To enter a double-byte character, you first hit the function key that indicates that you are entering a double-byte character. Next, you type the character phonetically and hit the spacebar. The system will display a numbered list of characters that sound like what you have entered. You then select (by number) the character you want. Although this gives you the equivalent of a word, it is somewhat cumbersome, and simple responses like Y and N for Yes and No would not normally be translated, as it is easier to type the response in English!
Generally, unless the field is small, double-byte language translations do not expand the same way some languages (e.g., German) do, and they generally require no more space than the English source.

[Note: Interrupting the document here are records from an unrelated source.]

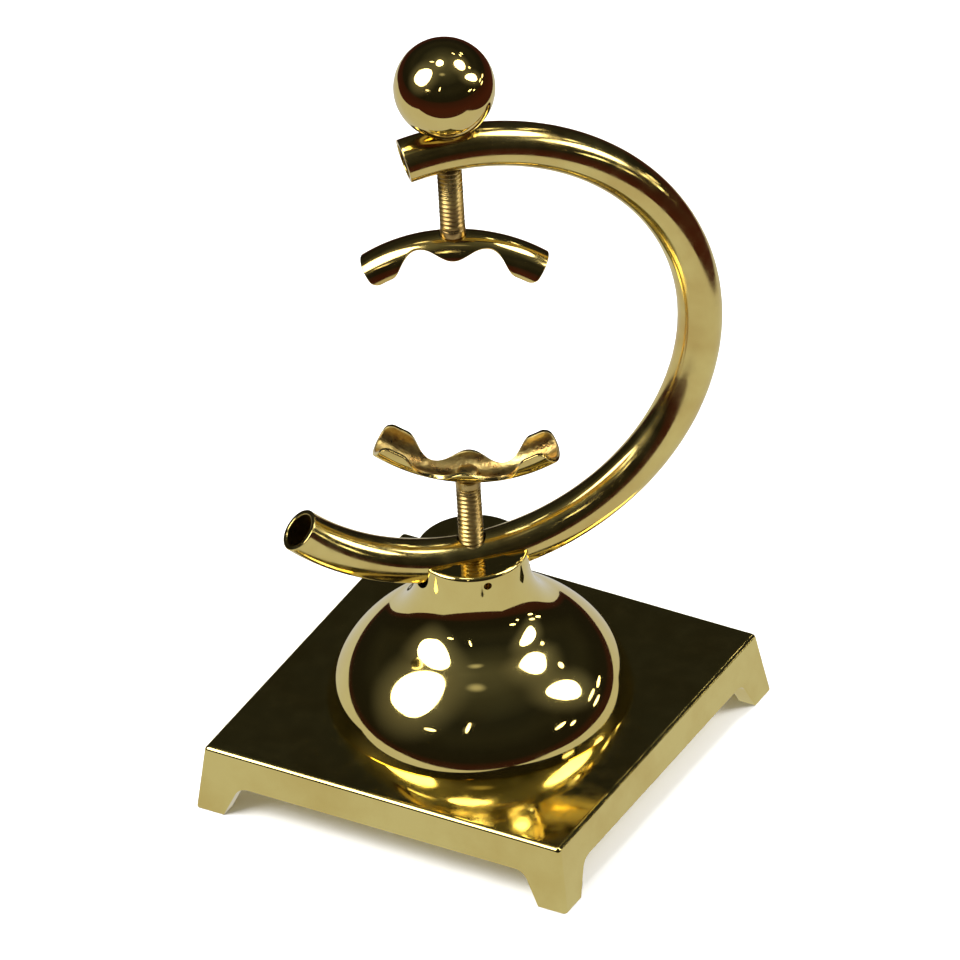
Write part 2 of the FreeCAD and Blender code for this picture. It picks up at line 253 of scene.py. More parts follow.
def brass(name, colour, tarnish, roughness, lines, line_depth, ripple=0.00012, grain=0.0):
    """Brass. Slow noise drifts the colour towards its tarnish and the roughness between
    its two ends, and fine noise squeezed by the three scales of lines gives the polishing
    lines. Ripple is the slow unevenness that hand polishing leaves, and grain is pitting.
    The three depths are in metres."""
    material = bpy.data.materials.new(name)
    material.use_nodes = True
    nodes, links = material.node_tree.nodes, material.node_tree.links
    shader = nodes["Principled BSDF"]
    shader.inputs["Metallic"].default_value = 1.0
    place = nodes.new("ShaderNodeTexCoord").outputs["Object"]

    def noise(scale, detail=2.0, source=place):
        node = nodes.new("ShaderNodeTexNoise")
        node.inputs["Scale"].default_value = scale
        node.inputs["Detail"].default_value = detail
        links.new(source, node.inputs["Vector"])
        return node.outputs["Fac"]

    ramp = nodes.new("ShaderNodeValToRGB")
    ramp.color_ramp.elements[0].position = 0.3
    ramp.color_ramp.elements[0].color = (*tarnish, 1)
    ramp.color_ramp.elements[1].position = 0.62
    ramp.color_ramp.elements[1].color = (*colour, 1)
    drift = noise(70, 4.0)
    links.new(drift, ramp.inputs["Fac"])
    links.new(ramp.outputs["Color"], shader.inputs["Base Color"])

    gloss = nodes.new("ShaderNodeMapRange")
    gloss.inputs["From Min"].default_value = 0.35
    gloss.inputs["From Max"].default_value = 0.7
    gloss.inputs["To Min"].default_value = roughness[0]
    gloss.inputs["To Max"].default_value = roughness[1]
    wear = noise(240, 5.0)
    links.new(wear, gloss.inputs["Value"])
    links.new(gloss.outputs["Result"], shader.inputs["Roughness"])

    stretch = nodes.new("ShaderNodeMapping")
    stretch.inputs["Scale"].default_value = lines
    links.new(place, stretch.inputs["Vector"])
    unevenness = noise(55, 1.0)
    polishing = noise(1.0, 3.0, stretch.outputs["Vector"])
    pitting = noise(1400, 3.0)
    normal = None
    for height, depth in ((unevenness, ripple), (polishing, line_depth), (pitting, grain)):
        if depth:
            bump = nodes.new("ShaderNodeBump")
            bump.inputs["Distance"].default_value = depth
            links.new(height, bump.inputs["Height"])
            if normal:
                links.new(normal, bump.inputs["Normal"])
            normal = bump.outputs["Normal"]
    links.new(normal, shader.inputs["Normal"])
    return material


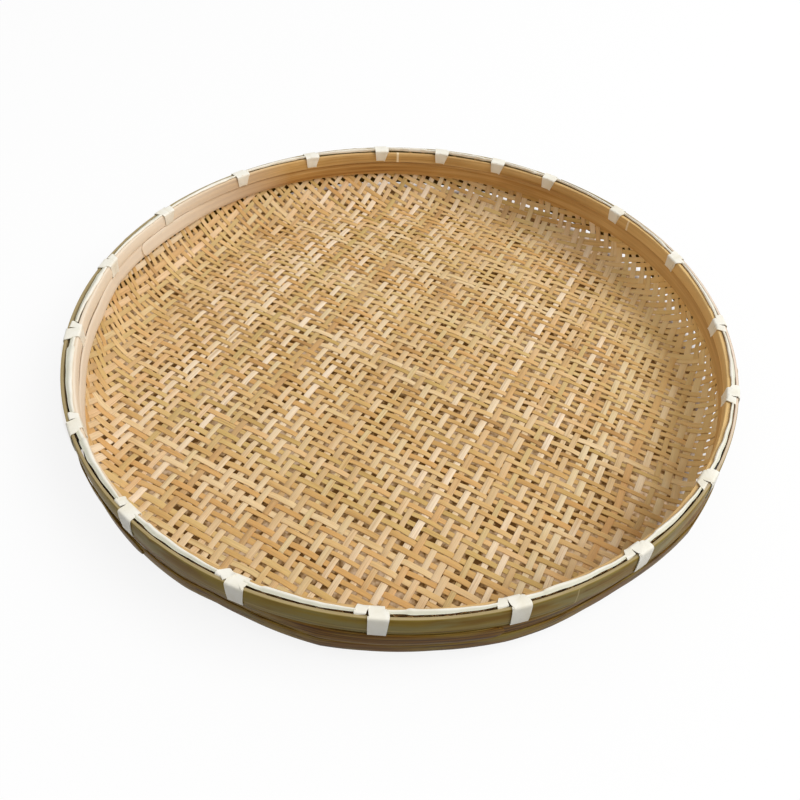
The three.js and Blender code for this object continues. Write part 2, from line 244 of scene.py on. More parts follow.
splitLook = {
    # from the palest split to the brownest, in sRGB
    "wide": [(0.0, (248, 226, 196)), (0.25, (236, 210, 170)), (0.5, (223, 191, 144)),
             (0.75, (208, 173, 120)), (1.0, (190, 150, 100))],
    "narrow": [(0.0, (238, 208, 160)), (0.25, (227, 190, 130)), (0.5, (216, 173, 108)),
               (0.75, (202, 160, 94)), (1.0, (182, 137, 80))],
    # tints, each as from, to, share and colour
    "warm": (0.65, 1.0, 0.5, (224, 168, 100)), "olive": (0.35, 0.0, 0.5, (204, 180, 106)),
    "blotched": (0.52, 0.72, 0.4, (224, 168, 100)), "stained": (0.56, 0.74, 0.5, (166, 120, 68)),
    # painted sheen: the splits paler on the left, where the wall faces the lamp
    "paintedLeftSheen": (-0.1, -0.26, 0.1, (236, 214, 172)),  # on the left
    # painted light: the splits paler on the right, where the wall faces away from the lamp
    "paintedPaleRight": (0.2, 0.27, 0.5, (255, 220, 148)),  # the wall that faces away from the lamp, still pale
    "skin": (-0.26 * mm, -0.36 * mm, 0.85, (146, 118, 68)),  # on the underside
    "grain": {"fibre": ((45, 2600, 2600), 4.0), "streak": ((9, 420, 420), 3.0),
              "blotch": ((22, 60, 60), 3.0), "drift": ((13, 20, 20), 1.0)},
}


def makeSplitMaterial(name, tones):
    material, tree, shader = startMaterial(name, 0.62, shine=0.35)
    place = attribute(tree, "grainPlace", "Vector")
    noise = noisesOf(tree, place, splitLook["grain"])
    fibre = noise["fibre"]
    shift = mapRange(tree, noise["drift"], 0.3, 0.7, -0.22, 0.22)
    tone = addNode(tree, "ShaderNodeMath", {0: attribute(tree, "splitTone"), 1: shift}, operation="ADD")
    colour = colourRamp(tree, tone.outputs[0], tones)
    hue = attribute(tree, "splitHue")
    colour = tint(tree, colour, hue, splitLook["warm"])
    colour = tint(tree, colour, hue, splitLook["olive"])
    colour = tint(tree, colour, noise["blotch"], splitLook["blotched"])
    colour = tint(tree, colour, noise["streak"], splitLook["stained"])
    colour = addStrands(tree, colour, fibre, 0.82, 1.1)
    right = rightward(tree)
    # painted sheen on the left and painted light on the right
    colour = tint(tree, colour, right, splitLook["paintedLeftSheen"])
    colour = tint(tree, colour, right, splitLook["paintedPaleRight"])
    through = addNode(tree, "ShaderNodeSeparateXYZ", {"Vector": place}).outputs["Z"]
    colour = tint(tree, colour, through, splitLook["skin"])
    tree.links.new(colour, shader.inputs["Base Color"])
    tree.links.new(mapRange(tree, fibre, 0.3, 0.7, 0.52, 0.74), shader.inputs["Roughness"])
    addBump(tree, shader, fibre, 0.35, 0.15 * mm)
    return material


# The mat

mat = {
    "turn": math.radians(-26.92),  # direction of the weave
    "wideStep": 10.35 * mm, "narrowStep": 7.74 * mm,
    "wideWidth": 5.4 * mm, "narrowWidth": 4.5 * mm,
    "wallWidth": 1.27,  # the splits crowd together where the mat turns up into the wall
    "splitThickness": 0.8 * mm,
    "lift": 0.44 * mm,  # how far a split lies from the middle of the mat
    "edgeDrop": 4.5 * mm,  # cut ends below the tops of the hoops
    "baseRise": 3.4 * mm,  # the woven base stands off the table inside the wall
    "baseWave": 0.7 * mm,
    "stray": 1.0 * mm,  # sideways wander of the splits
    "unevenStep": 0.075, "unevenWidth": 0.16,
    "tightCorner": 25 * mm,  # from base to wall on the near and right sides
    "looseCorner": 46 * mm,  # on the far left
    "leftInset": 4.6 * mm,  # the wall leans in on the left, and the inner strips with it
    "insetFrom": 6 * mm, "insetRun": 16 * mm,  # heights over which it does
    "swellReach": 0.22, "swellRun": 0.05,  # from the middle, where the wall starts to be out of round
    "swellFade": 14 * mm,
    "crowdedReach": (0.262, 0.295),
}


def dishProfile(cornerRadius):
    # middle surface of the mat from the centre to its upper edge, with arc length and inward normal
    inset = tray["matThickness"] / 2
    centre = tray["bellyRadius"] - cornerRadius
    bend = cornerRadius - inset
    pull = 0.35 * (tray["wallFoot"] - cornerRadius)
    flat = [(share * centre, inset) for share in np.linspace(0, 1, 60)]
    corner = [(centre + bend * math.sin(turn), cornerRadius - bend * math.cos(turn))
              for turn in np.linspace(0, math.pi / 2, 60)]
    outside = [(tray["bellyRadius"] - inset, cornerRadius),
               (tray["bellyRadius"] - inset, cornerRadius + pull),
               (tray["matOuter"] - inset, tray["wallFoot"] - pull),
               (tray["matOuter"] - inset, tray["wallFoot"])]
    weights = [np.array([(1 - t) ** 3, 3 * t * (1 - t) ** 2, 3 * t * t * (1 - t), t ** 3])
               for t in np.linspace(0, 1, 40)]
    belly = [tuple(weight @ np.array(outside)) for weight in weights]
    edge = [(tray["matOuter"] - inset, height)
            for height in np.linspace(tray["wallFoot"], tray["rimHeight"] - mat["edgeDrop"], 12)]
    points = np.array(flat + corner[1:] + belly[1:] + edge[1:])
    run = np.concatenate([[0], np.cumsum(np.linalg.norm(np.diff(points, axis=0), axis=1))])
    slope = unit(np.gradient(points, run, axis=0))
    curve = {"radius": points[:, 0], "height": points[:, 1], "out": -slope[:, 1], "up": slope[:, 0]}
    return {"run": run, "flat": centre, "curve": curve}


tightDish, looseDish = dishProfile(mat["tightCorner"]), dishProfile(mat["looseCorner"])
matReach = tightDish["run"][-1]


def looseShare(angle):
    # 1 on the far left, where the wall leans in a wider bend
    degrees = np.degrees(angle) % 360
    share = np.interp(degrees, [0, 45, 100, 170, 215, 360], [0, 0, 1, 1, 0, 0])
    return share * share * (3 - 2 * share)


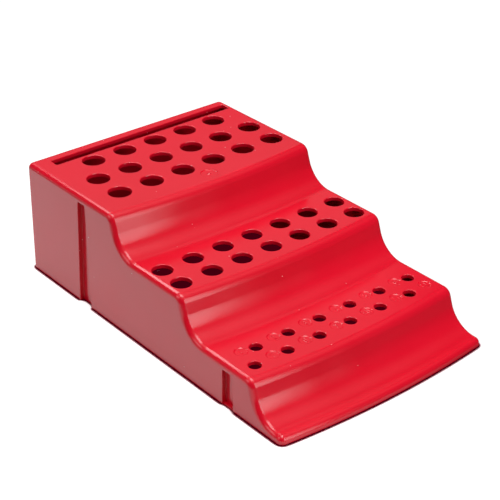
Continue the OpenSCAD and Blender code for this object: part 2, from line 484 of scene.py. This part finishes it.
openings = [[], [], []]
openings[0] += hole_row(6, small_pitch, small_hole, -small_pitch / 4, small_y)
openings[0] += hole_row(6, small_pitch, small_hole, small_pitch / 4, small_y + small_gap)
for i in range(2):
    openings[1] += hole_row(7, lid_pitch, lid_hole, 0, lid_y + i * lid_gap)
for i in range(3):
    openings[2] += hole_row(6 if i < 2 else 5, cap_pitch, cap_hole, cap_x, cap_y + i * cap_gap)
openings[2].append(long_slot(slot_x, rear_face - slot_behind - slot_width / 2,
                             slot_length, slot_width, slot_corner))
above = [[], [], []]
below = [[], [], []]
for number, deck in enumerate((low_deck, middle_deck, top_deck)):
    for outline in openings[number]:
        upper, lower = opening(outline, deck)
        above[number].append(upper)
        below[number].append(lower)

# The position marks on the low deck, one beside each small hole: a number that stands in a
# shallow round dish and stays below the deck. The figures come out a touch under number_height,
# and their upright sides are shaded as if they were rounded over.

mark_x = 2 * mm
mark_y = 1.3 * mm
mark_radius = 3.8 * mm
mark_edge = 0.8 * mm
mark_depth = 0.38 * mm
mark_floor = low_deck - mark_depth
number_top = low_deck - 0.03 * mm
number_height = 3.5 * mm
number_softness = 1.6
figure_share = 0.73


def round_dish(x, y, deck, radius, edge, depth, around=48, steps=6):
    """Lays the wall of a shallow round dish, and returns its edge on the deck and its foot.

    A negative depth raises a round pip instead."""
    turns = [2 * math.pi * i / around for i in range(around)]
    rings = []
    for i in range(steps + 1):
        along = math.pi * i / steps
        away = radius - edge * i / steps
        lean = -depth * math.pi / 2 * math.sin(along)
        rings.append([((x + away * math.cos(t), y + away * math.sin(t),
                        deck - depth * (1 - math.cos(along)) / 2),
                       (lean * math.cos(t), lean * math.sin(t), edge)) for t in turns])
    for first, second in zip(rings, rings[1:]):
        rack_skin.band(first, second, closed=True)
    return [c[0] for c in rings[0]], [c[0] for c in rings[-1]]


def number_outlines(text, x, y):
    """The outlines of a number, centred on (x, y), as loops of (x, y)."""
    letters = bpy.data.curves.new("number", "FONT")
    letters.body = text
    letters.size = number_height / figure_share
    letters.resolution_u = 4
    holder = bpy.data.objects.new("number", letters)
    flat = bpy.data.meshes.new_from_object(holder)
    uses = {}
    for polygon in flat.polygons:
        for key in polygon.edge_keys:
            uses[key] = uses.get(key, 0) + 1
    after = {}
    for polygon in flat.polygons:
        ring = list(polygon.vertices)
        for a, b in zip(ring, ring[1:] + ring[:1]):
            if uses[tuple(sorted((a, b)))] == 1:
                after[a] = b
    spots = [v.co.copy() for v in flat.vertices]
    middle_x = (min(s.x for s in spots) + max(s.x for s in spots)) / 2
    middle_y = (min(s.y for s in spots) + max(s.y for s in spots)) / 2
    loops = []
    while after:
        first = next(iter(after))
        loop = []
        here = first
        while here in after:
            loop.append((x + spots[here].x - middle_x, y + spots[here].y - middle_y))
            here = after.pop(here)
        loops.append(loop)
    bpy.data.objects.remove(holder)
    bpy.data.curves.remove(letters)
    bpy.data.meshes.remove(flat)
    return loops


def area(loop):
    """The area inside a loop of (x, y), which is negative where the loop runs clockwise."""
    return sum(a[0] * b[1] - b[0] * a[1] for a, b in zip(loop, loop[1:] + loop[:1])) / 2


def raised_number(text, x, y):
    """Lays a number on the dish's floor, and returns the loops that the floor is open under."""
    solids = []
    counters = []
    for loop in number_outlines(text, x, y):
        (solids if area(loop) > 0 else counters).append(loop)
        for here, there in zip(loop, loop[1:] + loop[:1]):
            away = Vector((there[1] - here[1], here[0] - there[0], 0)).normalized()
            softened = away + Vector((0, 0, number_softness))
            corners = [(*here, mark_floor), (*there, mark_floor), (*there, number_top), (*here, number_top)]
            rack_skin.face([(c, softened) for c in corners])
    up = Vector((0, 0, 1))
    for solid in solids:
        xs = [p[0] for p in solid]
        inside = [c for c in counters if min(xs) < c[0][0] < max(xs)]
        rack_skin.fill([[(*p, number_top) for p in loop] for loop in [solid] + inside], up)
    for counter in counters:
        rack_skin.fill([[(*p, mark_floor) for p in counter]], up)
    return [[(*p, mark_floor) for p in solid] for solid in solids]


def position_mark(text, x, y):
    """Lays a number in its dish on the low deck, and returns the dish's edge."""
    edge, floor = round_dish(x, y, low_deck, mark_radius, mark_edge, mark_depth)
    rack_skin.fill([floor] + raised_number(text, x, y), Vector((0, 0, 1)))
    return edge


for i in range(6):
    x = (i - 2.5) * small_pitch + mark_x
    above[0].append(position_mark(str(i + 1), x - small_pitch / 4, small_y + small_gap + mark_y))
    above[0].append(position_mark(str(i + 7), x + small_pitch / 4, small_y + mark_y))

# The gate mark on the top deck, where the plastic entered the mould: a small pip in a shallow
# round dish, so that the pip stays below the deck.

gate_x = 2 * mm
gate_y = top_riser + 25.7 * mm
dish_radius = 5.2 * mm
dish_edge = 0.6 * mm
dish_depth = 0.5 * mm
pip_radius = 1.3 * mm
pip_height = 0.47 * mm

dish_rim, dish_floor = round_dish(gate_x, gate_y, top_deck, dish_radius, dish_edge, dish_depth)
pip_foot = round_dish(gate_x, gate_y, top_deck - dish_depth, pip_radius, pip_radius, -pip_height)[0]
rack_skin.fill([dish_floor, pip_foot], Vector((0, 0, 1)))
above[2].append(dish_rim)

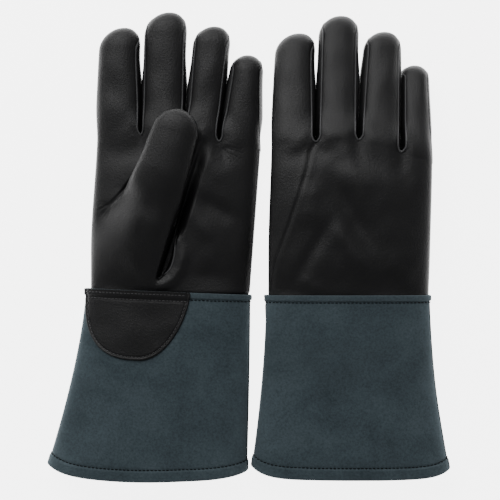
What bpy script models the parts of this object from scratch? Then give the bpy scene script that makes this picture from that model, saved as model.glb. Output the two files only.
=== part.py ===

Figures 3 and 4 represent a Japanese screen and its corresponding English screen, respectively.
Figure 3: Here’s the Japanese screen.
Figure 4: And here’s the corresponding English screen.
Expanding Your Horizons
Maybe you’re planning to move your software into other countries, and maybe you’re not. But you never know what changes could be right around the corner. Treat all the code you write as though translation is a possibility and keep your options open.